Turkeys don’t usually vote for Christmas, so just why have 43 new Labour MPs signed up to the All Party Parliamentary Group (APPG) for Fair Elections and its campaign to replace the first-past-the-post system with proportional representation? These are, after all, the beneficiaries of the most distorted UK election in modern history, where Labour won one of the largest-ever majorities on just 34 per cent of the popular vote – a lower share than any post-war governing party. To underline just how lucky they were, it took 24,000 votes to elect each Labour MP in July, but 56,000 to elect each Conservative. The electoral system has started to treat the Tories even less favourably than the Lib Dems, who required 49,000 votes to elect each of their MPs.
All this relies on the conceit that the LibDems and their voters are at heart left of centre
It gets even more curious when you consider that the APPG on Fair Elections is run by a pressure group called Fair Vote UK, which was set up to try to pick holes in the result of the EU referendum in 2016. Its website seems to be preoccupied with Cambridge Analytica with no mention, say, of how the Treasury was drafted in to try to swing the vote in favour of Remain by spinning a cock and bull story of how the economy would shrink by 6 per cent and unemployment surge by 800,000 if we voted Leave.

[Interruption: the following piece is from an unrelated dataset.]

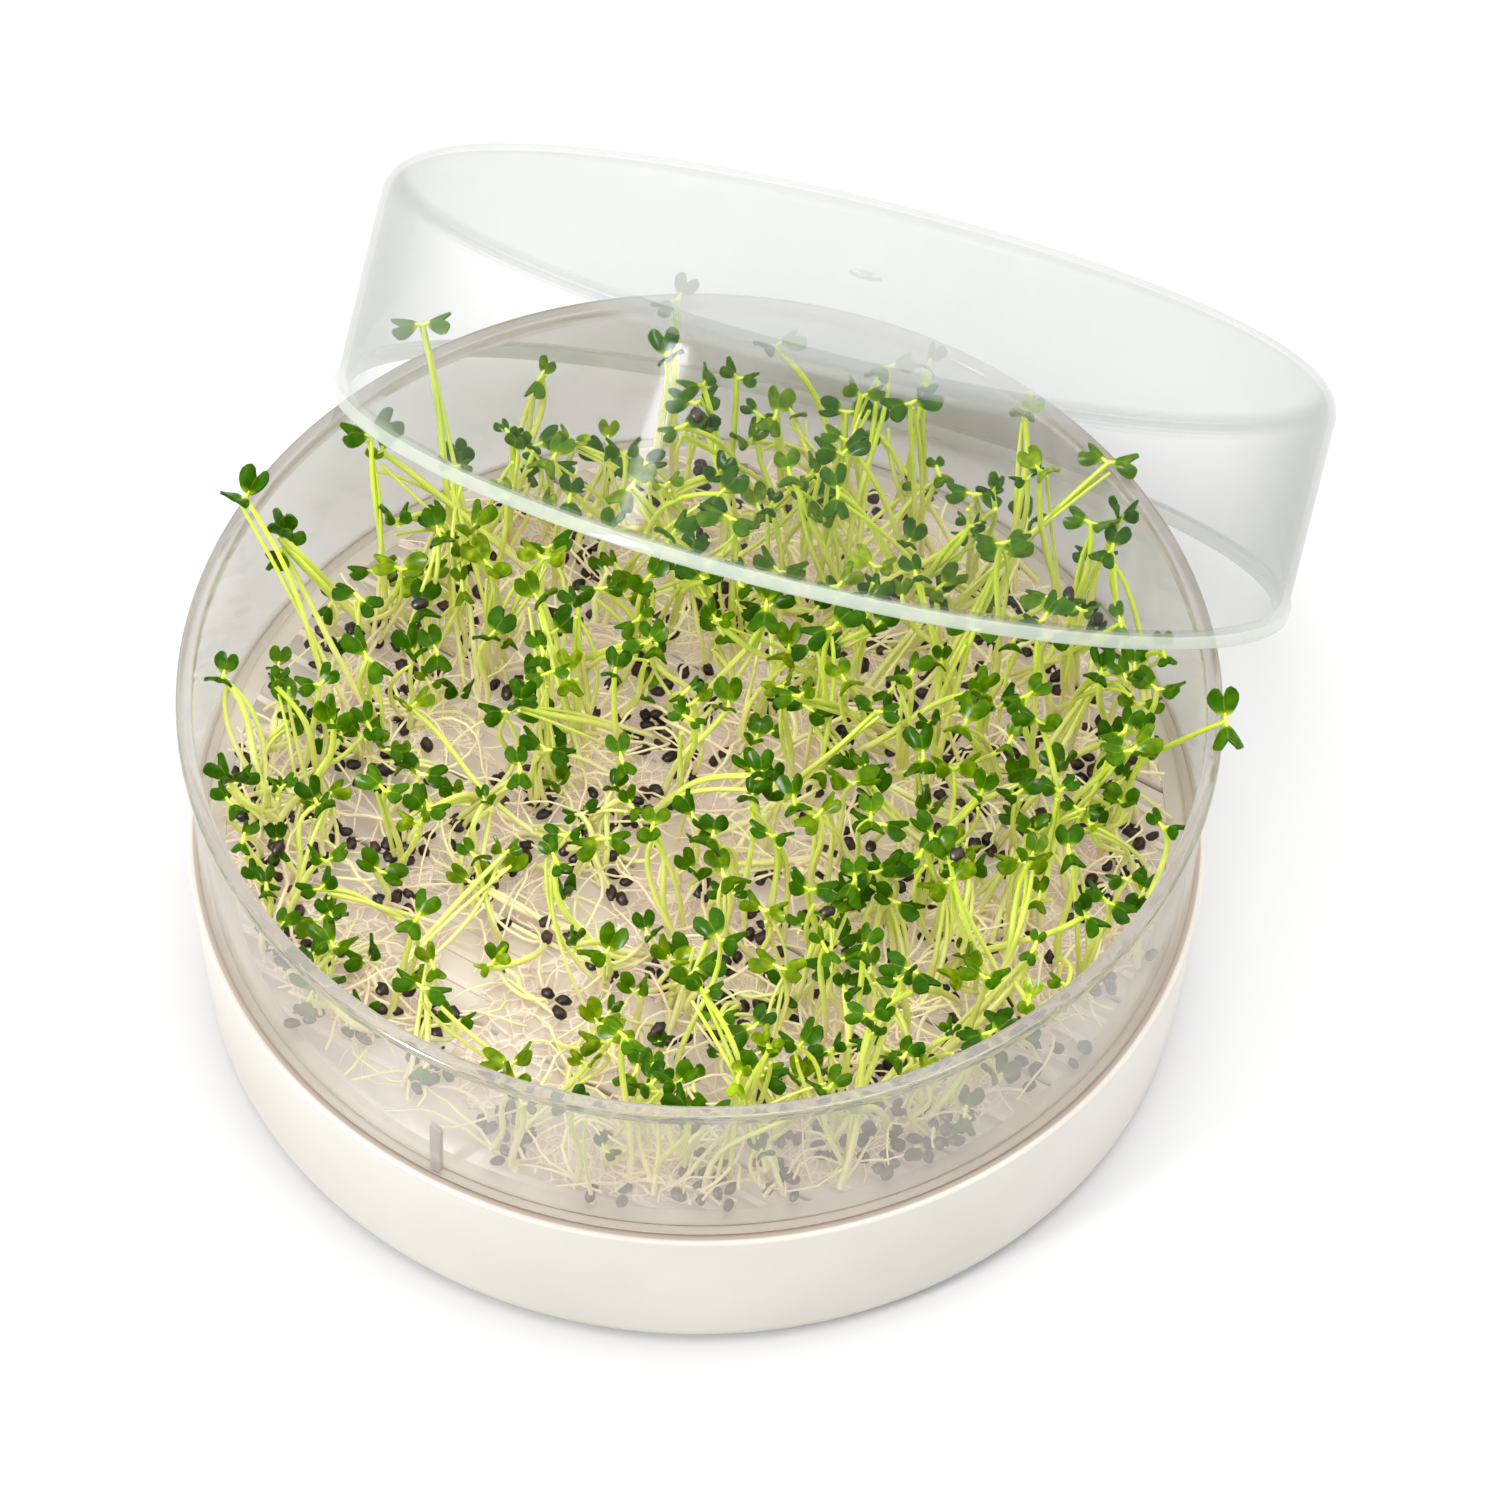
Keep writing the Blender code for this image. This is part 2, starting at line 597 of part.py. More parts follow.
def sprouts():
    finish = material("seedlings", (0.19, 0.42, 0.06), 0.5)
    sites = list(spiral(CLUMPS, ROOT_RADIUS))
    seedlings = place_seedlings(sites)
    rng = random.Random(SEED + 1)
    for number, site in enumerate(sites, start=1):
        flat = [Vector((s.root.x, s.root.y, 0.0)) for s in seedlings]
        own = [i for i, p in enumerate(flat) if min(sites, key=lambda c: (c - p).length) is site]
        if not own:
            continue
        rim = mat_rim(site, sites, [flat[i] for i in own], rng)
        kept = [seedlings[i] for i in own if mat_share(flat[i] - site, rim) < MAT_HOLDS]
        clump(number, site, rim, kept, finish, rng)


def main():
    clear_scene()
    dish()
    tray()
    lid()
    sprouts()


main()
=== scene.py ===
# %% [markdown]
# # A round tray of microgreens
# A kitchen sprouting set: a milky water dish, a clear tray of cress-like seedlings standing
# in it, and the tray's clear lid, taken off and leaning on the rim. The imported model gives
# every body its place. This script makes the fine pieces round it and their finishes.

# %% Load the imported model
import math
import random

import bmesh
import bpy
import numpy as np
from mathutils import Matrix, Vector, noise


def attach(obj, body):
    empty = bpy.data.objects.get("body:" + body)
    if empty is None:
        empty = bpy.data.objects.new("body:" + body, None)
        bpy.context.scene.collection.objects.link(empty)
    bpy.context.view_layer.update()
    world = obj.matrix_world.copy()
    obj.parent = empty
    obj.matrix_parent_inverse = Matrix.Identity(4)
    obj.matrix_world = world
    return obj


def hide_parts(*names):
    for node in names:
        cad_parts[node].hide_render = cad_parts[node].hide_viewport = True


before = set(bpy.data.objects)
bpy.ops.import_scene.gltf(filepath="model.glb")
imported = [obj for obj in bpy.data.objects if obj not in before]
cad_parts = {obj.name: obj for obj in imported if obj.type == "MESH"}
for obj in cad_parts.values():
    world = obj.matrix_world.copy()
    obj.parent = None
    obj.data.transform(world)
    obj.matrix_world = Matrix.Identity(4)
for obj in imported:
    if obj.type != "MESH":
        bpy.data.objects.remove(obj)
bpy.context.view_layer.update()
scene = bpy.context.scene
MM = 0.001
CLUMP_NODES = sorted(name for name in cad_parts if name.startswith("sprouts"))

# %% [markdown]
# ## The camera
# The photograph looks down at the tray with a long lens from well away, so that the round
# rims are nearly plain ellipses. Aiming beside the middle of the tray, and not shifting the
# lens, frames the tray and the lid together. The picture is turned by a degree and a half.

# %% Camera
LOOK_DOWN = math.radians(52.36)
PICTURE_TURN = math.radians(1.65)
CAMERA_DISTANCE = 1.5
LENS_MM = 243.6
AIM_RIGHT, AIM_UP = 7.4 * MM, 28.6 * MM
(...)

Who would be the biggest beneficiaries if the APPG were to get its way and Britain had a PR system, where seats were apportioned on the basis of country-wide vote share? Why, Reform UK – formerly the Brexit party, the nemesis of diehard Remainers everywhere. In July, it took 824,000 votes to earn each of their five seats. Had the election been held under PR, and people still voted in the way they did, Nigel Farage would be leading a group of 93 Reform MPs.
Nevertheless, you can see some kind of logic in Labour MPs signing up for PR. Many of those elected for the first time in July will be aware that they are unlikely to hold their seats at the next election. At present it is hard to imagine Labour becoming more popular over the next five years than it was four months ago. At present, polls give it a lower share of the vote than it had in 2019 under Jeremy Corbyn. If you are a Labour MP sitting a small majority you might well come to the conclusion that your political career would be better served under PR – which would at least give you the chance of weaseling your way up the party list into a position where you could retain your seat.
Moreover, there is a belief among many on the Left that there exists a ‘progressive majority’ in Britain, which keeps getting frustrated by the first-past-the-post system. If you count up the votes for what the left might call a ‘progressive alliance’ formed of Labour, the Lib Dems and the Greens it would have won 54.8 per cent of the vote in 2024, and 50.1 per cent in 2019. The ‘regressive alliance’ formed of the Conservatives and Reform/Brexit party would have polled 38.0 per cent in 2024 and 46.8 per cent in 2019. Could PR give Britain a perpetual left-liberal-green government rather like the current German government (not that that is much of an example, given how it is imploding)?
All this relies on the conceit that the LibDems and their voters are at heart left of centre – when, of course, the one time in modern history when they have been in government was in a coalition with the Conservatives. It also relies on the assertion that people would continue to vote for the same party when they no longer had the opportunity to support or reject an individual candidate. Nor would PR guarantee victory for an imaginary ‘progressive alliance’ – in 2015 it would have lost to the ‘regressive alliance’ by 42.1 per cent to 49.4 per cent.
But you can see the reasoning behind Labour MPs. Whether the party leadership would want to sacrifice a system which has just given it an emphatic Commons majority is another matter.